En el año 897, uno de los episodios más macabros y desconcertantes de la historia de la Iglesia tuvo lugar en Roma: el llamado Sínodo del Cadáver. El protagonista fue Papa Formoso, quien fue sometido a juicio nueve meses después de su muerte.
El papa Esteban VI, su sucesor y enemigo político, ordenó exhumar el cadáver de Formoso, vestirlo con las ropas papales y sentarlo en un trono dentro de la basílica de San Juan de Letrán. Durante el juicio, un diácono respondía en nombre del difunto mientras se le acusaba de perjurio y de haber accedido ilegalmente al papado.
El proceso fue profundamente simbólico y político.

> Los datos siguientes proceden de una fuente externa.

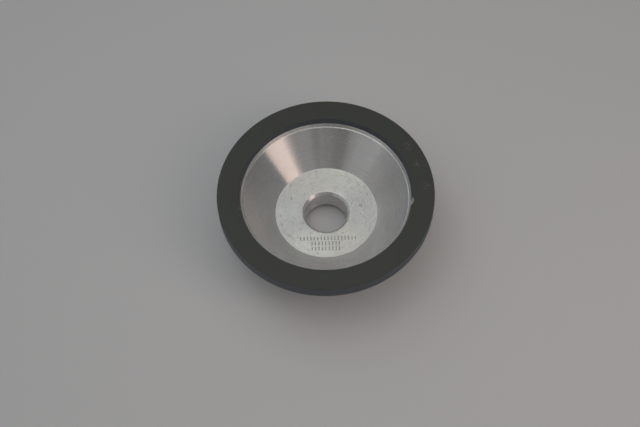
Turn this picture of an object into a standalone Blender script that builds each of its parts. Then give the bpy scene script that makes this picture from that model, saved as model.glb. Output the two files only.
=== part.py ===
"""Flaring cup grinding wheel with a resin-bond diamond rim, 100 mm across and 32 mm high.

The origin is the centre of the flat back, +Z is the spindle axis and points from the back
towards the grinding face. Lengths are in metres.
"""
import math

import bpy

MM = 0.001
GAP = 0.3 * MM                      # left between pieces that are pressed together

# ---- driving dimensions ----------------------------------------------------------------
WHEEL_RADIUS = 50.0 * MM
WHEEL_HEIGHT = 32.0 * MM
BORE_RADIUS = 10.0 * MM             # 20 mm arbor
RIM_WIDTH = 10.0 * MM               # of the grinding face
ABRASIVE_DEPTH = 3.0 * MM
RING_HEIGHT = 6.1 * MM              # abrasive and backing together, on the outer side
RIM_WALL_TAPER = 0.25               # the ring's inner wall leans out this much per unit of height

FLOOR_HEIGHT = 12.8 * MM            # web thickness at the hub
FLOOR_RADIUS = 24.1 * MM
FLOOR_FILLET = 0.8 * MM
BORE_TOP_CHAMFER = 1.2 * MM
BORE_BACK_CHAMFER = 0.5 * MM

LEDGE_HEIGHT = 27.4 * MM            # the fine step where the flared wall ends
LEDGE_INNER_RADIUS = 38.0 * MM
LEDGE_WIDTH = 0.4 * MM

HUB_RADIUS = 27.0 * MM
HUB_CHAMFER = 0.5 * MM
RELIEF_RADIUS = 16.0 * MM           # shallow turned relief round the bore, in the back
RELIEF_DEPTH = 2.2 * MM

SEAT_INSET = 0.4 * MM               # the aluminium seat stops this far inside the ring's side
SEAT_EDGE = 0.3 * MM                # square edge between the seat and the outer cone
LIP_WIDTH = 2.1 * MM                # lip that the abrasive ring is pressed over
KEY_INNER_RADIUS = 44.0 * MM        # groove that keys the backing to the body
KEY_WIDTH = 2.7 * MM
KEY_DEPTH = 1.2 * MM
KEY_FLARE = 0.2 * MM                # slope of each groove side over its depth

TURN_STEPS = 96
FILLET_STEPS = 4
SHARP_ANGLE = math.radians(20)
MERGE_DISTANCE = 0.01 * MM

# ---- heights worked out from them ------------------------------------------------------
ABRASIVE_BOTTOM = WHEEL_HEIGHT - ABRASIVE_DEPTH
BACKING_TOP = ABRASIVE_BOTTOM - GAP
BACKING_BOTTOM = WHEEL_HEIGHT - RING_HEIGHT
SEAT_HEIGHT = BACKING_BOTTOM - GAP
FACE_INNER_RADIUS = WHEEL_RADIUS - RIM_WIDTH


def ring_inner_radius(height):
    """Radius of the ring's inner wall, which leans outward towards the grinding face."""
    return FACE_INNER_RADIUS - (WHEEL_HEIGHT - height) * RIM_WALL_TAPER


def arc(centre, radius, start, end, steps):
    """Points on a circular arc between two angles, in radius and height."""
    points = []
    for step in range(steps + 1):
        angle = start + (end - start) * step / steps
        points.append((centre[0] + radius * math.cos(angle), centre[1] + radius * math.sin(angle)))
    return points


def principled(name, colour, metallic, roughness):
    """A plain material with one Principled BSDF."""
    material = bpy.data.materials.new(name)
    material.use_nodes = True
    shader = material.node_tree.nodes["Principled BSDF"]
    shader.inputs["Base Color"].default_value = (*colour, 1.0)
    shader.inputs["Metallic"].default_value = metallic
    shader.inputs["Roughness"].default_value = roughness
    material.diffuse_color = (*colour, 1.0)
    return material


def turned(name, profile, material, collection):
    """A closed profile of (radius, height) points, swept a full turn about Z.

    The profile runs down its outer side and back up its inner side.
    """
    outline = bpy.data.meshes.new(name + "_profile")
    edges = [(i, (i + 1) % len(profile)) for i in range(len(profile))]
    outline.from_pydata([(radius, 0.0, height) for radius, height in profile], edges, [])
    piece = bpy.data.objects.new(name, outline)
    collection.objects.link(piece)
    screw = piece.modifiers.new("turn", "SCREW")
    screw.axis = "Z"
    screw.angle = 2 * math.pi
    screw.steps = TURN_STEPS
    screw.render_steps = TURN_STEPS
    screw.use_merge_vertices = True
    screw.merge_threshold = MERGE_DISTANCE

    evaluated = piece.evaluated_get(bpy.context.evaluated_depsgraph_get())
    solid = bpy.data.meshes.new_from_object(evaluated)
    solid.name = name
    piece.modifiers.clear()
    piece.data = solid
    bpy.data.meshes.remove(outline)
    solid.materials.append(material)
    solid.shade_smooth()
    solid.set_sharp_from_angle(angle=SHARP_ANGLE)
    return piece


def aluminium_body(collection):
    """Turned aluminium cup: hub with the bore, flared wall, and the seat that carries the ring."""
    lip_inner = ring_inner_radius(BACKING_TOP)
    lip_outer = lip_inner + LIP_WIDTH
    seat_outer = WHEEL_RADIUS - SEAT_INSET
    cone_top = SEAT_HEIGHT - SEAT_EDGE
    cone_bottom = cone_top - (seat_outer - HUB_RADIUS)
    key_outer = KEY_INNER_RADIUS + KEY_WIDTH
    key_floor = SEAT_HEIGHT - KEY_DEPTH

    slope = math.atan2(LEDGE_HEIGHT - FLOOR_HEIGHT, LEDGE_INNER_RADIUS - FLOOR_RADIUS)
    tangent = FLOOR_FILLET * math.tan(slope / 2)
    fillet_centre = (FLOOR_RADIUS - tangent, FLOOR_HEIGHT + FLOOR_FILLET)
    fillet = arc(fillet_centre, FLOOR_FILLET, -math.pi / 2, -math.pi / 2 + slope, FILLET_STEPS)

    profile = [
        (lip_inner, BACKING_TOP),
        (lip_outer, BACKING_TOP),
        (lip_outer, SEAT_HEIGHT),
        (KEY_INNER_RADIUS, SEAT_HEIGHT),
        (KEY_INNER_RADIUS + KEY_FLARE, key_floor),
        (key_outer - KEY_FLARE, key_floor),
        (key_outer, SEAT_HEIGHT),
        (seat_outer, SEAT_HEIGHT),
        (seat_outer, cone_top),
        (HUB_RADIUS, cone_bottom),
        (HUB_RADIUS, HUB_CHAMFER),
        (HUB_RADIUS - HUB_CHAMFER, 0.0),
        (RELIEF_RADIUS, 0.0),
        (RELIEF_RADIUS, RELIEF_DEPTH),
        (BORE_RADIUS + BORE_BACK_CHAMFER, RELIEF_DEPTH),
        (BORE_RADIUS, RELIEF_DEPTH + BORE_BACK_CHAMFER),
        (BORE_RADIUS, FLOOR_HEIGHT - BORE_TOP_CHAMFER),
        (BORE_RADIUS + BORE_TOP_CHAMFER, FLOOR_HEIGHT),
        *fillet,
        (LEDGE_INNER_RADIUS, LEDGE_HEIGHT),
        (LEDGE_INNER_RADIUS + LEDGE_WIDTH, LEDGE_HEIGHT),
    ]
    material = principled("turned_aluminium", (0.56, 0.56, 0.55), 1.0, 0.35)
    return turned("aluminium_body", profile, material, collection)


def backing_ring(collection):
    """Resin ring without diamond, moulded on the seat and keyed into its groove."""
    inner = ring_inner_radius(BACKING_TOP) + LIP_WIDTH + GAP
    rib_inner = KEY_INNER_RADIUS + GAP
    rib_outer = KEY_INNER_RADIUS + KEY_WIDTH - GAP
    rib_bottom = SEAT_HEIGHT - KEY_DEPTH + GAP
    profile = [
        (inner, BACKING_TOP),
        (WHEEL_RADIUS, BACKING_TOP),
        (WHEEL_RADIUS, BACKING_BOTTOM),
        (rib_outer, BACKING_BOTTOM),
        (rib_outer - KEY_FLARE, rib_bottom),
        (rib_inner + KEY_FLARE, rib_bottom),
        (rib_inner, BACKING_BOTTOM),
        (inner, BACKING_BOTTOM),
    ]
    material = principled("backing_resin", (0.035, 0.032, 0.034), 0.0, 0.5)
    return turned("resin_backing_ring", profile, material, collection)


def diamond_ring(collection):
    """Flat ring of diamond grit in resin, with the grinding face on top."""
    profile = [
        (FACE_INNER_RADIUS, WHEEL_HEIGHT),
        (WHEEL_RADIUS, WHEEL_HEIGHT),
        (WHEEL_RADIUS, ABRASIVE_BOTTOM),
        (ring_inner_radius(ABRASIVE_BOTTOM), ABRASIVE_BOTTOM),
    ]
    material = principled("diamond_resin", (0.045, 0.047, 0.040), 0.0, 0.6)
    return turned("diamond_abrasive_ring", profile, material, collection)


for old in list(bpy.data.objects):
    bpy.data.objects.remove(old, do_unlink=True)

wheel = bpy.data.collections.new("diamond_cup_wheel")
bpy.context.scene.collection.children.link(wheel)
aluminium_body(wheel)
backing_ring(wheel)
diamond_ring(wheel)
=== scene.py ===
"""Flaring cup diamond wheel: a turned aluminium body, a moulded backing ring and a diamond rim.

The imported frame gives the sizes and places. This script makes the finished surfaces, the light
and the camera. Lengths are in metres.
"""
import math

import bpy
import numpy as np
from mathutils import Matrix, Vector


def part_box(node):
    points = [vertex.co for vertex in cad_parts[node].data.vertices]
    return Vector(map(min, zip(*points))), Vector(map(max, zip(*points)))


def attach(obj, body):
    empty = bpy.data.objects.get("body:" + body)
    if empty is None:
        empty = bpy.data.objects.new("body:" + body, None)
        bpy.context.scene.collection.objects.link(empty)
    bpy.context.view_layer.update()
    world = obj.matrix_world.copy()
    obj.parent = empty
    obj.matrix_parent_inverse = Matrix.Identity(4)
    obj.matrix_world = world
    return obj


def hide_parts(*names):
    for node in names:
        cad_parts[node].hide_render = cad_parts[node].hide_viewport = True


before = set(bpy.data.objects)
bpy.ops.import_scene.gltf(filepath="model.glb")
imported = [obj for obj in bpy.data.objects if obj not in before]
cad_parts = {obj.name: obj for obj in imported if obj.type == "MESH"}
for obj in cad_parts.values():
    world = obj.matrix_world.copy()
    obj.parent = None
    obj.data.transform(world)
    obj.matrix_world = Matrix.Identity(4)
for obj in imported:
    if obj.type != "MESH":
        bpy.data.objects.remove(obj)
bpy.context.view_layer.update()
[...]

Más que juzgar a un hombre muerto, se buscaba invalidar sus decisiones, anular nombramientos y desacreditar a una facción rival dentro del poder eclesiástico. El tribunal declaró culpable a Formoso, le arrancaron los símbolos papales y arrojaron su cuerpo al río Tíber.
La reacción pública fue de horror. Poco después, Esteban VI fue depuesto y encarcelado, muriendo estrangulado. El juicio fue anulado y el cuerpo de Formoso recuperado y enterrado nuevamente con honores, aunque su figura quedó marcada para siempre por este episodio.
Este insólito acontecimiento refleja la inestabilidad política de la Edad Media y demuestra hasta qué punto el poder, la religión y la venganza podían entrelazarse, incluso más allá de la muerte.